Based on the agent's answer and the provided <issue> context:

1. **m1 - Precise Contextual Evidence**: The agent correctly identifies the issue of incorrect data type used in the dictionary values of 'score_dict'. The evidence provided includes the relevant code snippet where the issue occurs. However, the agent did not specifically mention the context involving the dictionary named 'score_dict'. Therefore, I would rate this as 0.7.
2. **m2 - Detailed Issue Analysis**: The agent provides a detailed analysis of the issue of incorrect data type in the 'score_dict'. It explains the impact of using 'alignment_scores' instead of numerical scores as expected.
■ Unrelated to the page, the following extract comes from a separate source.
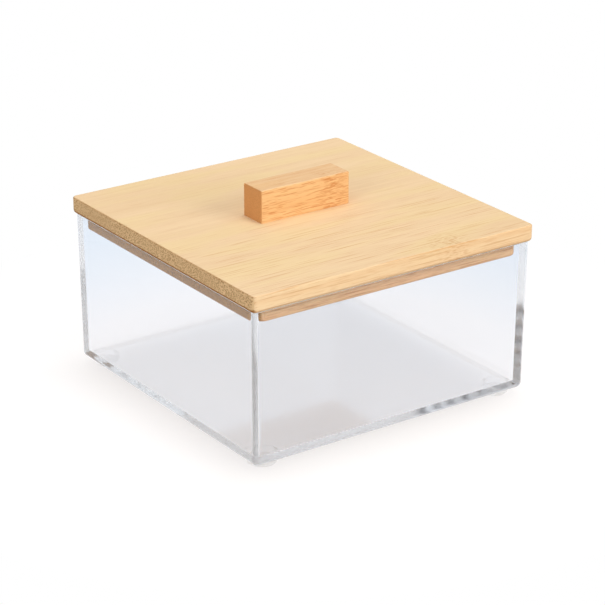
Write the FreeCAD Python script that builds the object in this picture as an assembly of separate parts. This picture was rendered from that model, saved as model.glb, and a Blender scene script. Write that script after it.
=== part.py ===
# A clear square box with a lift-off bamboo lid, for cotton pads on a vanity or a shelf.
#
# Frame: millimetres, +Z up. The origin is in the middle of the box, on the surface that its
# feet stand on. The handle and the grain of the bamboo run along X. -Y is the front.
#
# The box is one clear moulding on four stick-on feet. The lid is two bamboo boards glued face
# to face: the upper one rests on the rim, and the lower one drops inside the rim and keeps the
# lid in place. Two wood screws come up through both boards and hold the handle.
import FreeCAD, Part
import os

# Lid board
lid_side = 100.0
lid_thickness = 5.3
lid_corner_radius = 1.5
lid_top_round = 0.5
lid_bottom_round = 1.2

# Box moulding: its walls lean in a little towards the floor, so that it leaves its mould
box_height = 47.7
rim_set_in = 0.6
wall_lean = 0.4
wall_thickness = 2.9
floor_thickness = 2.5
outer_round = 2.0
inner_round = 0.6
rim_round = 0.9

# Feet
foot_diameter = 9.0
foot_height = 2.0
foot_round = 0.8

# Locating board, under the lid board
locating_thickness = 4.3
locating_clearance = 0.5
locating_corner_radius = 2.5
locating_round = 0.6

# Handle bar, glued on a little behind the middle of the lid
handle_length = 32.0
handle_width = 9.6
handle_height = 10.2
handle_set_back = 1.2
handle_round = 0.5

# Handle screws: countersunk wood screws, driven up from under the lid
screw_diameter = 3.0
screw_length = 18.0
screw_spacing = 16.0
screw_head_diameter = 6.0
screw_head_rim = 0.4
screw_plain_length = 9.0
screw_point_length = 3.0
screw_hole_clearance = 0.1
thread_pitch = 1.25
thread_depth = 0.45
recess_width = 0.7
recess_length = 3.2
recess_depth = 1.5

# Heights and sides that follow from the sizes above
underside_z = foot_height
floor_z = underside_z + floor_thickness
rim_z = underside_z + box_height
locating_z = rim_z - locating_thickness
lid_top_z = rim_z + lid_thickness

rim_side = lid_side - 2 * rim_set_in
underside_side = rim_side - 2 * wall_lean
locating_side = rim_side - 2 * (wall_thickness + locating_clearance)

UP = FreeCAD.Vector(0, 0, 1)

# An edge whose height changes by less than this lies level
LEVEL_WITHIN = 1e-4


def write(shape, name):
    """Writes one piece as parts/NAME.step."""
    shape.exportStep(f"parts/{name}.step")


def is_level(edge, z):
    """Whether an edge lies flat at height z."""
    box = edge.BoundBox
    return abs(box.ZMin - z) < LEVEL_WITHIN and abs(box.ZMax - z) < LEVEL_WITHIN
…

However, there is an additional issue mentioned in the response that is not present in the <issue> context, which could distract from the main issue analyzed. Therefore, I would rate this as 0.1.
3. **m3 - Relevance of Reasoning**: The agent's reasoning directly relates to the specific issue of incorrect data type in the 'score_dict'. The explanation provided shows an understanding of the implications of using the wrong data type. Thus, I would rate this as 1.0.

Considering the above ratings and weights of the metrics, the overall assessment for the agent would be:

m1: 0.7
m2: 0.1
m3: 1.0

Total Score: (0.7 * 0.8) + (0.1 * 0.15) + (1.0 * 0.05) = 0.715 + 0.015 + 0.05 = 0.78

Therefore, the assessment would be **"partially"**.